OAuth2 now defines a single URI - the token endpoint - that has to be capable 
of processing:

*         State from a user approval interaction (encoded into a 'code' 
parameter);

*         User passwords;

*         Client app credentials;

*         SAML tokens;

*         JSON Web Tokens (JWT);

*         Whatever other mechanisms might emerge (perhaps Kerberos tokens).

A server might only support a subset of these modes - but it always has to 
support that subset from the same URI.



This is not a useful constraint.



A better approach would be to specify the format of a token response as a 
standalone item (eg with its own application/credential media type). Any mode 
get use its own URI, but link to the standardised OAuth2 processing by using 
the standard response format.



Alternatively, if OAuth2 insists servers supported all modes at a single token 
endpoint URI, it may as well take the minor extra step fixing that URI. Perhaps 
/.well-known/oauth2.





--(more details notes on this issue)



A service might start supporting user-delegation with some off-the-shelf 
software. If it later wants to support, say, JWTs using some other software it 
has to graft some de-multiplexing layers in front. If a service want to 
experiment with a new mode it needs to integrate it closely with its existing 
production parts.



Another consequence is the confusing "authorization grant" abstraction. The 
spec makes a valiant effort to describe an abstraction that covers an app 
orchestrating a user-to-server approval flow, plus an app swapping its secret 
for a temporary token, plus an app presenting say a SAML token, plus more.

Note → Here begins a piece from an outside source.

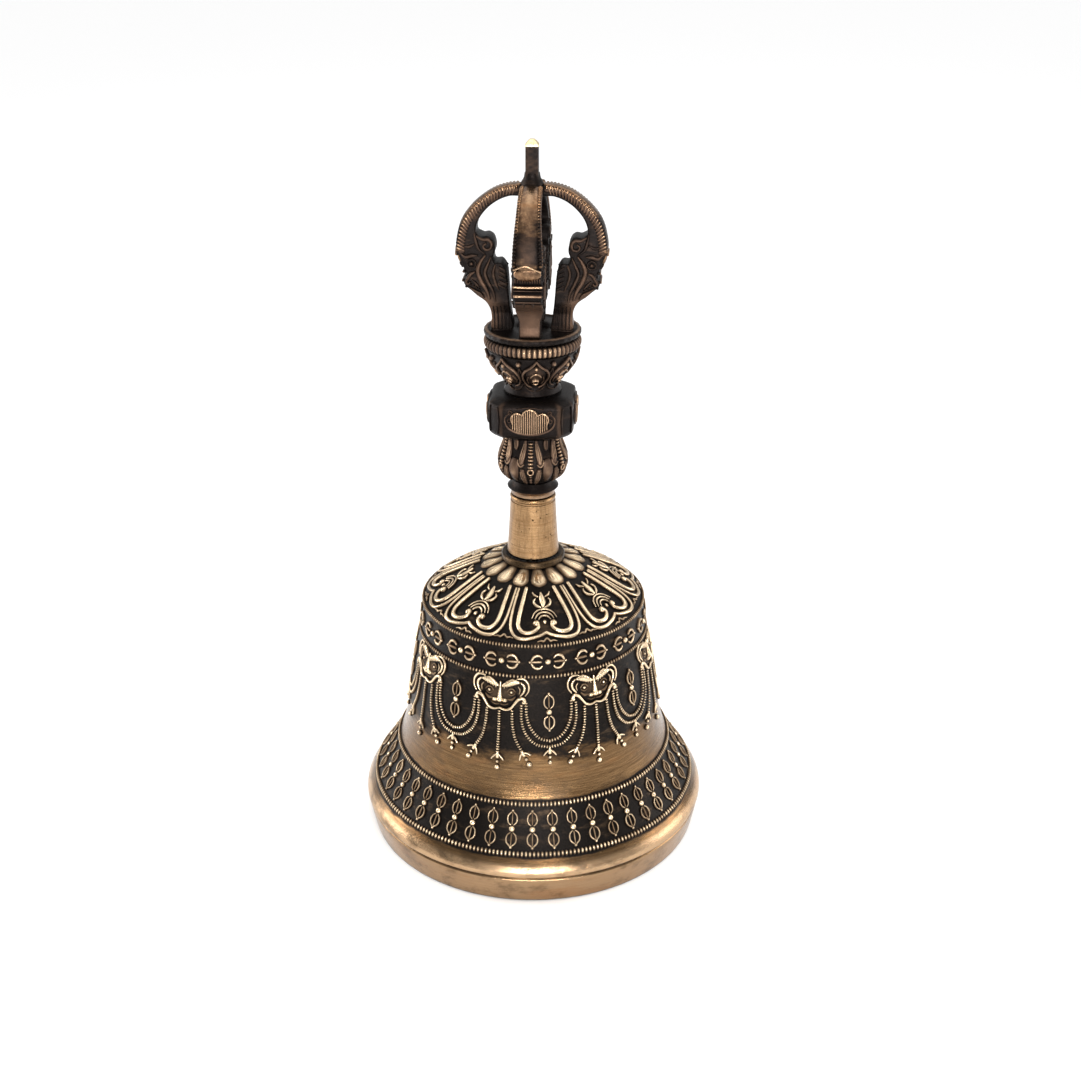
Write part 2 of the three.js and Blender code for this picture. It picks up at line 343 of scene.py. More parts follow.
class Nodes:
    """A short way to write a material's nodes."""

    def __init__(self, name):
        self.material = bpy.data.materials.new(name)
        self.material.use_nodes = True
        self.tree = self.material.node_tree
        self.shader = self.tree.nodes["Principled BSDF"]

    def put(self, socket, value):
        if isinstance(value, bpy.types.NodeSocket):
            self.tree.links.new(value, socket)
        else:
            socket.default_value = value

    def node(self, kind, inputs, output=0, **settings):
        """Adds a node with its settings and inputs, and returns one of its outputs."""
        node = self.tree.nodes.new("ShaderNode" + kind)
        for key, value in settings.items():
            setattr(node, key, value)
        for key, value in inputs.items():
            self.put(node.inputs[key], value)
        return node.outputs[output]

    def math(self, operation, a, b=0.0, clamp=False):
        return self.node("Math", {0: a, 1: b}, operation=operation, use_clamp=clamp)

    def times(self, a, b):
        return self.math("MULTIPLY", a, b)

    def plus(self, a, b):
        return self.math("ADD", a, b)

    def attribute(self, name):
        return self.node("Attribute", {}, "Fac", attribute_name=name)

    def noise(self, size, detail=3.0, rough=0.55, stretch=(1, 1, 1)):
        """Noise with features of about that size in millimetres, pressed together along each axis."""
        place = self.node("Mapping", {"Vector": self.node("TexCoord", {}, "Object"), "Scale": stretch})
        inputs = {"Vector": place, "Scale": 1 / (size * MM), "Detail": detail, "Roughness": rough}
        return self.node("TexNoise", inputs, "Fac")

    def ramp(self, value, low, high, out_low=0.0, out_high=1.0):
        """A smooth step from low to high."""
        inputs = {"Value": value, "From Min": low, "From Max": high, "To Min": out_low, "To Max": out_high}
        return self.node("MapRange", inputs, interpolation_type="SMOOTHSTEP")

    def mix(self, factor, a, b):
        a, b = ((*c, 1) if isinstance(c, tuple) else c for c in (a, b))
        return self.node("Mix", {0: factor, 6: a, 7: b}, 2, data_type="RGBA")

    def occlusion(self, distance):
        """1 in the open, falling towards 0 in a recess narrower than the distance in millimetres."""
        return self.node("AmbientOcclusion", {"Distance": distance * MM}, "AO", samples=6)

    def bump(self, height, depth, under=None):
        """A bump whose full height is depth millimetres, over the bump under it."""
        inputs = {"Height": height, "Distance": depth * MM, "Strength": 1.0}
        if under is not None:
            inputs["Normal"] = under
        return self.node("Bump", inputs)

    def finish(self, colour, roughness, metallic, normal):
        values = {"Base Color": colour, "Roughness": roughness, "Metallic": metallic, "Normal": normal}
        for key, value in values.items():
            self.put(self.shader.inputs[key], value)
        return self.material


def patinated(name, dark, middle, bright, rub=0.0, polished=None, lit=None, pale=None, grain=0.05,
              brush=(0.35, 0.35, 9.0)):
    """Old bronze: dark in the recesses, rubbed bright on what stands out, polished where it's marked, and
    pale where it's marked above 1: a paler band, and painted highlights.
    """
    n = Nodes(name)
    polished, lit, pale = polished or middle, lit or bright, pale or bright
    relief, polish = n.attribute("relief"), n.attribute("polish")
    blotch = n.noise(4.0, 4, 0.6)
    fine = n.noise(0.5, 5, 0.65)
    open_air = n.occlusion(1.2)
    # How far the surface is rubbed: raised parts first, with uneven borders.
    uneven = n.times(n.plus(blotch, -0.5), 0.5)
    raised = n.plus(n.plus(relief, rub), uneven)
    crevice = n.ramp(open_air, 0.25, 0.85)
    first = n.times(n.ramp(raised, 0.15, 0.75), crevice)
    second = n.times(n.ramp(raised, 0.62, 1.02), crevice)
    soil = n.mix(n.ramp(fine, 0.35, 0.7), dark, tuple(0.5 * c for c in dark))
    worn = n.ramp(n.noise(5.0, 6, 0.7, stretch=(0.7, 0.7, 2.2)), 0.52, 0.8)
    soil = n.mix(n.times(worn, 0.42), soil, middle)
    colour = n.mix(second, n.mix(first, soil, middle), bright)
    # Polished bands show fine brushed lines, and the palest parts are those marked above 1: the paler rim,
    # and the painted highlights on the lip's crest and down the prongs' spines.
    lines = n.noise(2.6, 6, 0.7, stretch=brush)
    gold = n.mix(n.ramp(lines, 0.3, 0.75), polished, lit)
    gold = n.mix(n.ramp(polish, 1.05, 2.0), gold, pale)
    tarnish = n.ramp(n.noise(7.0, 6, 0.68, stretch=(0.8, 0.8, 1.3)), 0.45, 0.68)
    gold = n.mix(n.times(tarnish, 0.72), gold, tuple(0.55 * c for c in middle))
    ruddy = n.ramp(n.noise(9.0, 4, 0.6, stretch=(0.6, 0.6, 2.5)), 0.5, 0.7)
    gold = n.mix(n.times(ruddy, 0.35), gold, (0.3, 0.14, 0.055))
    smoke = n.noise(5.0, 6, 0.66, stretch=(0.7, 0.7, 1.6))
    edge = n.plus(polish, n.times(n.plus(smoke, -0.5), 1.7))
    shine = n.times(n.ramp(edge, 0.22, 0.85), n.ramp(open_air, 0.15, 0.6))
    colour = n.mix(shine, colour, gold)
    rubbed = n.math("MAXIMUM", second, shine, True)
    roughness = n.ramp(rubbed, 0, 1, 0.44, 0.23)
    roughness = n.plus(roughness, n.times(n.plus(fine, -0.5), 0.22))
    metallic = n.ramp(rubbed, 0, 0.6, 0.72, 1.0)
    n.shader.inputs["Specular IOR Level"].default_value = 0.2
    cast = n.bump(fine, grain)
    brushed = n.bump(lines, 0.03, cast)
    return n.finish(colour, roughness, metallic, brushed)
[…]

Another consequence is the need for grant_types. Various hassles with these 
have come up in the last month - most seem minor, but they do add confusion and 
complexity none the less: what the labels should be (eg "code" vs 
"authorization_code"; "client_credentials" comments); whether there should be a 
registry; if http://oauth.net/grant_type URIs are stable or need some process 
control.



Mike Jones' recent draft "JSON Web Token (JWT) Bearer Profile for OAuth 2.0" 
[draft-jones-oauth-jwt-bearer] is illustrative. It defines how to swap a JSON 
Web Token for other credentials to access resources. It says to POST the JWT in 
a 'jwt' parameter, along with an optional 'scope', to the server. It also has 
to specify the grant type http://oauth.net/grant_type/jwt/1.0/bearer. Any 
implementation needs to be configured with a server's URI to POST the JWT to. 
It is hard to see how adding 
grant_type=http://oauth.net/grant_type/jwt/1.0/bearer to that URI is any 
simpler than the service just providing a JWT-specific URI (eg 
http://api.example.com/token/jwt).



Some services will be able to side-step the "one token endpoint" rule by acting 
as multiple authorization servers - simply document different token endpoints 
(eg use http://example.com/token/delegate, http://idp.example.com/oauth2, and 
http://example.com/token/jwt as the token endpoint for "normal", SAML, and JWT 
flows). In such a scenario grant_types look superfluous. However, a server 
doing this risks clashing with some future discovery protocol that assumes the 
"one token endpoint" rule.



About the only potential benefit from the single token endpoint is that a 
client app (using some future discovery protocol) only needs to discover one 
URI. But that is not realistic. A client app will also need to discover whether 
or not a particular mode is supported (and probably more details about that 
mode) so it may as well discover a mode-specific URI.